Antoinette M.
I know I should probably be writing about healthcare reform today, but my mind has been on other things for the past few days.
March 19 was St. Joseph’s Day, a day that goes by unnoticed by most, but for Sicilian Catholics it’s a day of feasting and family. You’d be within your rights to ask, when it comes to Sicilians, what day isn’t about feasting and family. I promise you this day is way more about those things than at least 300 other days of the year.
St. Joseph is the patron saint of Sicily, so his influence over the Sicilian-American household is held in higher esteem than that of other saints. Growing up, my cousins and I would be picked up at school and brought to my grandmother’s house every March 19, where we’d all congregate like little ants to a picnic table, angling for Grammie’s fresh baked bread with anchovies and olive oil, various salads, and for a traditional pasta made with white beans and fennel that I only know as St. Joe’s Bista (Bista means pasta in Americanized Sicilian. Don’t ask; I don’t know the answer.), but probably has some other name that Mario Batali would slap my wrists for not knowing. There would always be such a whirlwind of activity: hellos, hugs, kisses, catch-ups, laughter, yelling (not out of anger, but out of heritage), praying, singing, eating; you were always left a little shocked when it all subsided in a blissful food coma that left my enormous family quietly waddling to the living room to recover.

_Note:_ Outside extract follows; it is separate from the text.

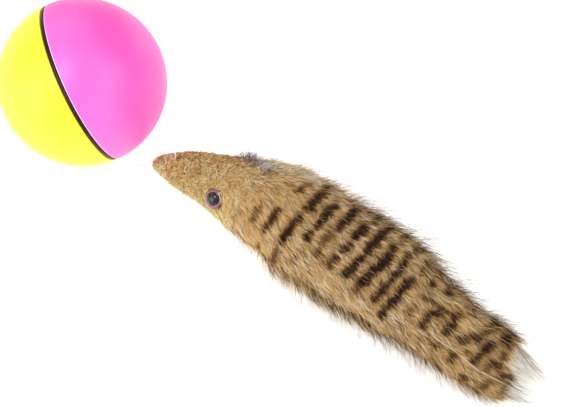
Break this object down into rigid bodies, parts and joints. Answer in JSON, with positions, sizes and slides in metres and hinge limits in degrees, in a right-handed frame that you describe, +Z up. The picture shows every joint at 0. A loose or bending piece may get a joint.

I think of my grandmother every day since she passed away eight years ago, but March 19 holds particular poignancy for my family and me. St. Joseph’s Day was a holiday that we had complete ownership of and never had to compete for with any of the “medigani” sides of the family (A “medigani” is anyone who isn’t Italian). It was a day when my mother’s family took center focus in my life. Even as an adolescent who most days would have rather sulked in my bedroom, listening to the Smiths, reading Camus, or writing horrifyingly bad existentialist poetry, I knew it was a special day for my family, and I was uncharacteristically grateful for it.
These days my Uncle John and Aunt Sandi have taken over the annual St. Joseph’s Day celebration. Typically, they have a large group of us over the night before to make the pasta by hand. This year I didn’t get to go back home for St. Josephs’ Day, but ate a bowl of pasta in reverence and thought about my family, my Grammie in particular, all weekend.
Family was Grammie’s greatest love, but it was closely followed by food and music. As a young girl she enjoyed small-scale fame with her sisters, where they would yodel (yes, yodel) and sing country songs at community events.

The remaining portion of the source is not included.